Setting up a legal entity is not enough. The French market values visible presence. A company with only a mailbox in Paris but no local staff will struggle to sign clients. On the other hand, even one salesperson or a country manager can completely change market perception. Networking within ecosystems such as Station F and La French Tech accelerates growth and opens doors to partnerships.

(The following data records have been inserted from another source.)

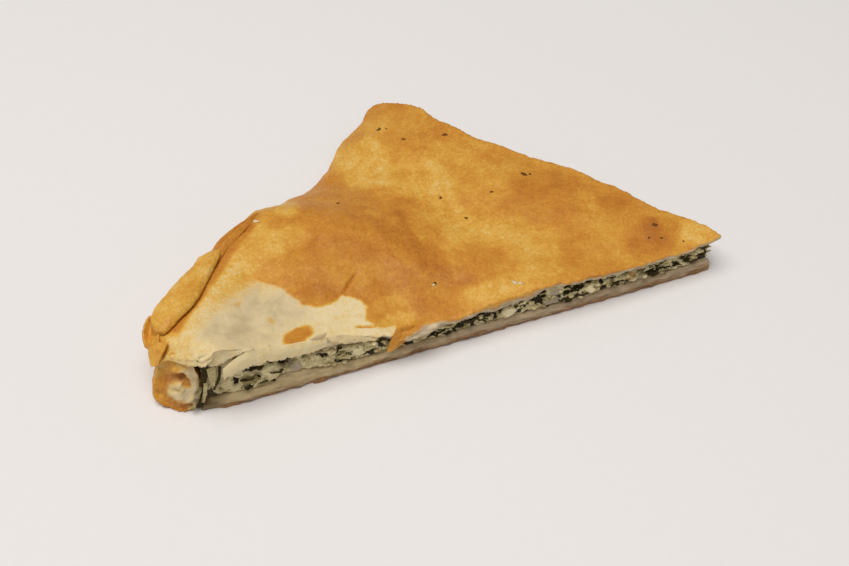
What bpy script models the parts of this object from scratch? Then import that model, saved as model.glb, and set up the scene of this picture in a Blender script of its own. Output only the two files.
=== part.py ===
"""A slice of thin spinach and cheese pie, cut to a triangle, resting on its base.

The long side of the triangle and the side on its right are knife cuts, which show
the base pastry, the filling and the lid. The left side is the pie's own edge, where
the sheets are rolled into a rim with a folded lip on top.

Metres, +Z up. X runs along the long cut, Y from that cut to the back corner.
"""

import math

import bmesh
import bpy
import numpy as np
from mathutils import Matrix, Vector, noise

MM = 0.001

# Driving sizes, in millimetres. The plan is measured from the left end of the long cut.
CUT_LENGTH = 132.0
BACK_CORNER = (71.0, 91.0)
RIM_START = (-11.0, 7.0)
RIM_WIDTH = 12.5
RIM_BULGE = 4.7
RIM_WAIST = 3.0
RIM_END_SLANT = 0.21
LID_HEIGHT = 11.2
LID_RISE_AT_RIM = 5.8
LID_THICKNESS = 1.6
LOOSE_SHEETS = 1.7
BASE_THICKNESS = 3.4
SEAM = 0.35

# Height of the lid's upper edge at stations along the long cut.
CUT_EDGE_HEIGHTS = (
    (-9.0, 16.5),
    (-3.0, 19.3),
    (2.5, 20.6),
    (9.0, 17.6),
    (16.0, 15.6),
    (24.0, 13.8),
    (34.0, 11.7),
    (47.0, 9.3),
    (62.0, 9.4),
    (73.0, 11.5),
    (86.0, 12.0),
    (98.0, 10.8),
    (115.0, 10.1),
    (134.0, 10.9),
)

# Blisters and hollows of the lid: centre x, centre y, radius, height.
LID_BLISTERS = (
    (46.0, 31.0, 12.0, 2.6),
    (33.0, 21.0, 8.0, 1.2),
    (57.0, 16.0, 8.0, 0.9),
    (62.0, 56.0, 8.0, -1.0),
    (75.0, 62.0, 8.0, 0.8),
    (73.0, 34.0, 7.0, -1.2),
    (89.0, 37.0, 9.0, 1.3),
    (82.0, 49.0, 5.0, -0.7),
    (103.0, 24.0, 8.0, 1.0),
    (91.0, 17.0, 8.0, -0.8),
    (117.0, 9.0, 6.0, 0.9),
    (16.0, 21.0, 7.0, -1.0),
)

slant = math.atan2(BACK_CORNER[1] - RIM_START[1], BACK_CORNER[0] - RIM_START[0])
RIM_ALONG = np.array([math.cos(slant), math.sin(slant)])
RIM_INWARD = np.array([math.sin(slant), -math.cos(slant)])
RIM_LENGTH = math.dist(RIM_START, BACK_CORNER)


def clear_scene():
    for obj in list(bpy.data.objects):
        bpy.data.objects.remove(obj, do_unlink=True)


def smooth(low, high, value):
    """0 below low, 1 above high, and a smooth step between."""
    t = min(1.0, max(0.0, (value - low) / (high - low)))
    return t * t * (3.0 - 2.0 * t)


def wander(x, y, z=0.0, size=1.0, seed=0.0):
    """Smooth noise from about -1 to 1, with features of the given size in mm."""
    place = Vector((x / size + 17.3 * seed, y / size - 9.1 * seed, z / size + 3.7 * seed))
    return noise.noise(place)


def rim_bow(along):
    """How far the rim's outer line lies inside its chord: it bulges, then draws in."""
    share = along / RIM_LENGTH
    near = -RIM_BULGE * smooth(-0.03, 0.075, share)
    far = (RIM_BULGE + RIM_WAIST) * smooth(0.30, 0.70, share)
    return near + far - RIM_WAIST * smooth(0.84, 1.0, share)


def rim_place(along, inward):
    """Plan point at a distance along the rim and a distance in from its outer line."""
    return np.array(RIM_START) + along * RIM_ALONG + (inward + rim_bow(along)) * RIM_INWARD


def rim_coordinates(x, y):
    """Distance along the rim and distance in from its outer line, for a plan point."""
    offset = np.array([x, y]) - np.array(RIM_START)
    along = float(offset @ RIM_ALONG)
    return along, float(offset @ RIM_INWARD) - rim_bow(along)


def nearness(along):
    """1 along the tall rolled half of the rim, 0 along the low half."""
    return 1.0 - smooth(0.44, 0.66, along / RIM_LENGTH)


def cut_edge_height(x):
    stations = np.array(CUT_EDGE_HEIGHTS)
    spread = np.linspace(x - 4.0, x + 4.0, 9)
    return float(np.interp(spread, stations[:, 0], stations[:, 1]).mean())


def lid_base_surface(x, y):
    """Height of the lid's upper surface without its finer blisters and ripples."""
    along, inward = rim_coordinates(x, y)
    near = nearness(along)
    inner = LID_HEIGHT + LID_RISE_AT_RIM * near * math.exp(-((max(0.0, inward - 8.0) / 26.0) ** 1.3))
    cut = math.exp(-((max(0.0, y) / 15.0) ** 1.5))
    z = inner * (1.0 - cut) + cut_edge_height(x) * cut
    z -= 3.0 * near * (1.0 - smooth(-1.0, 4.5, inward))
    fullness = 0.46 + 0.26 * smooth(0.6, 0.95, along / RIM_LENGTH)
    low_edge = 3.9 + (z - 3.9) * min(1.0, max(0.0, (inward + 0.6) / 19.0)) ** fullness
    return z * near + low_edge * (1.0 - near)


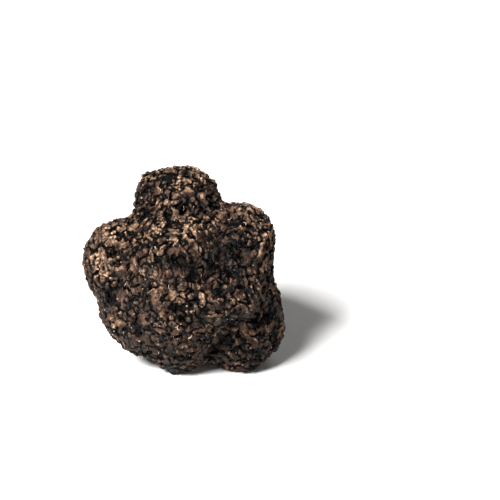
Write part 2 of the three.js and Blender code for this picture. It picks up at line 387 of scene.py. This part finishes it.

The Commercial Footprint service from morn ensures that incorporation and hiring are combined with concrete market entry actions such as ICP definition, lead generation, and booked meetings. This prevents the costly mistake of having a registered company without real traction.

Case Example

A US SaaS company entered France in 2023 by creating a branch, underestimating payroll, and attempting to sell from London with English-only support. After twelve months, they had not signed a single French client. Once they switched to an SAS, hired a French country manager, and localized contracts, they closed three enterprise deals in the first quarter. The difference was not the product but the structure, credibility, and local presence.

How morn Helps

morn specializes in helping foreign startups avoid these pitfalls. The team advises on the right legal entity, manages payroll and compliance, accelerates banking and administrative processes, and provides expertise to adapt sales and marketing to French expectations. With the optional Commercial Footprint module, founders can combine legal setup with immediate sales traction.

Conclusion

France offers huge opportunities for international startups, but only if the market is approached correctly. By avoiding the five mistakes outlined here, founders save time, protect their budgets, and increase their chances of winning French clients. The formula for success is simple: choose the right legal structure, budget realistically for payroll, anticipate administrative delays, adapt the sales process, and invest in visible presence. With morn as a partner, these steps are managed efficiently so that founders can focus on building traction in one of Europe’s most promising markets.